New Zealand consumer confidence fell from its highest level in seven years this month, while remaining elevated, amid a pickup in inflation expectations and the prospect of interest rate increases.
The ANZ Roy Morgan consumer confidence index fell to 133 from 135.8 in January. Both the current conditions index and future conditions index slipped back 3 points, to 127 and 137.1 respectively.
The decline wasn't enough to dent ANZ New Zealand's assessment that elevated consumer confidence points to the potential for strong economic growth, as its seasonally adjusted measure showed a slight improvement to a seven-year high.
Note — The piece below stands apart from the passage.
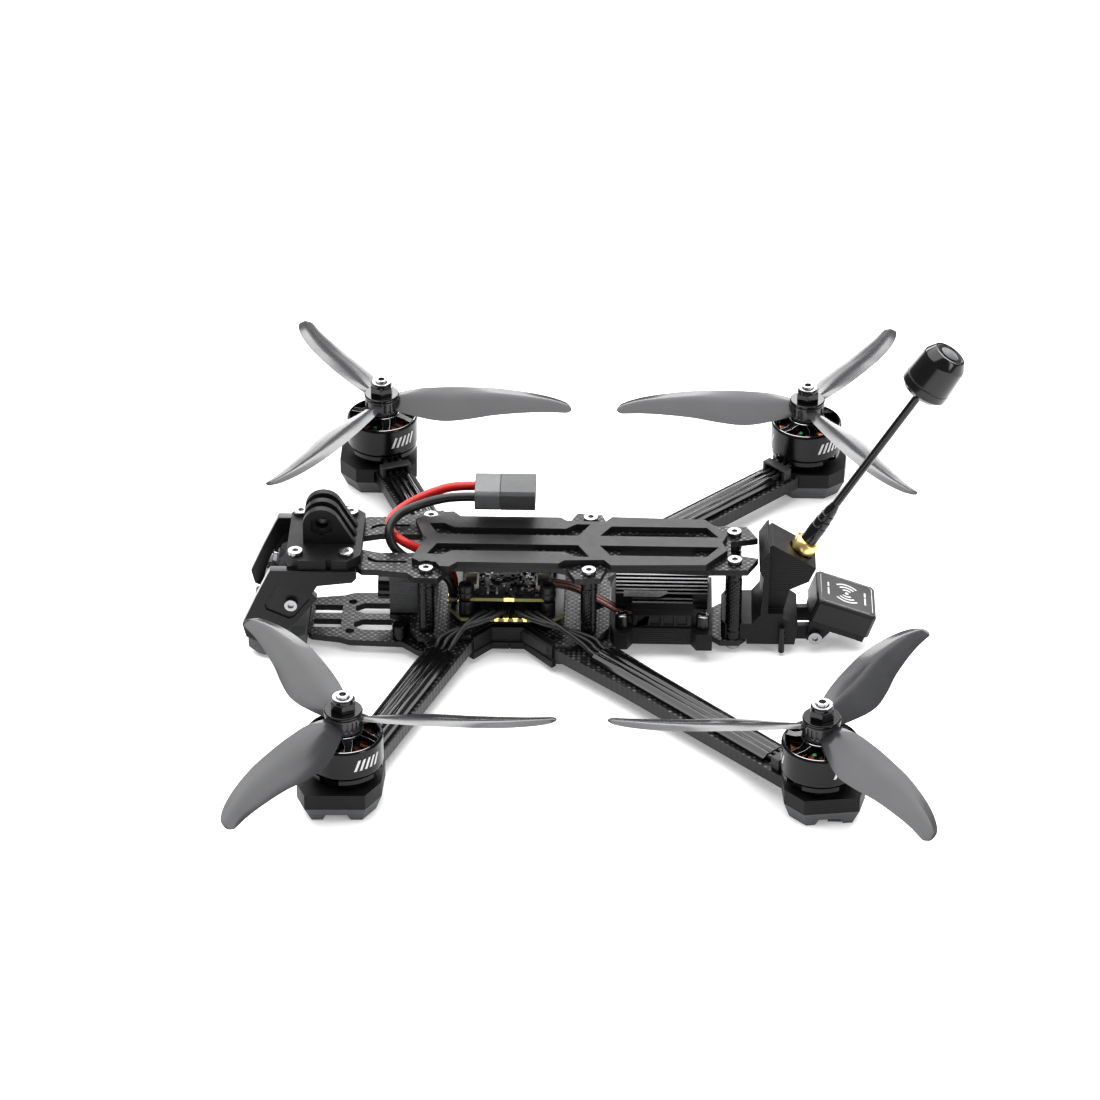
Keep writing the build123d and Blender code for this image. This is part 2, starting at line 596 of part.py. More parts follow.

"It's now well flagged that interest rates are set to move up - a typical bug-bear for sentiment," said ANZ chief economist Cameron Bagrie.
"However, that dynamic looks to be being usurped by the combination of rising asset prices, firming employment prospects, more people participating in the labour force, a falling unemployment rate and reasonable income growth."
The survey shows prices in general are expected to rise an annual 3.5 percent in the next two years, up from 3.3 percent in last month's survey, while house prices are seen rising 4 percent, down from 4.2 percent in January.
A net 47 percent of those surveyed say it is a good time to buy a major household item, down from 50 percent last month.
Those who felt better off financially than a year ago eased to a net 7 percent from 11 percent, while those expected to be better off in a year's time fell to 36 percent from 41 percent.
Looking at New Zealand as a whole, a net 38 percent expected the country to be better off economically in the next 12 months, down from 39 percent last month. A net 37 percent thought New Zealand would enjoy good times over the next five years, down from 40 percent in January.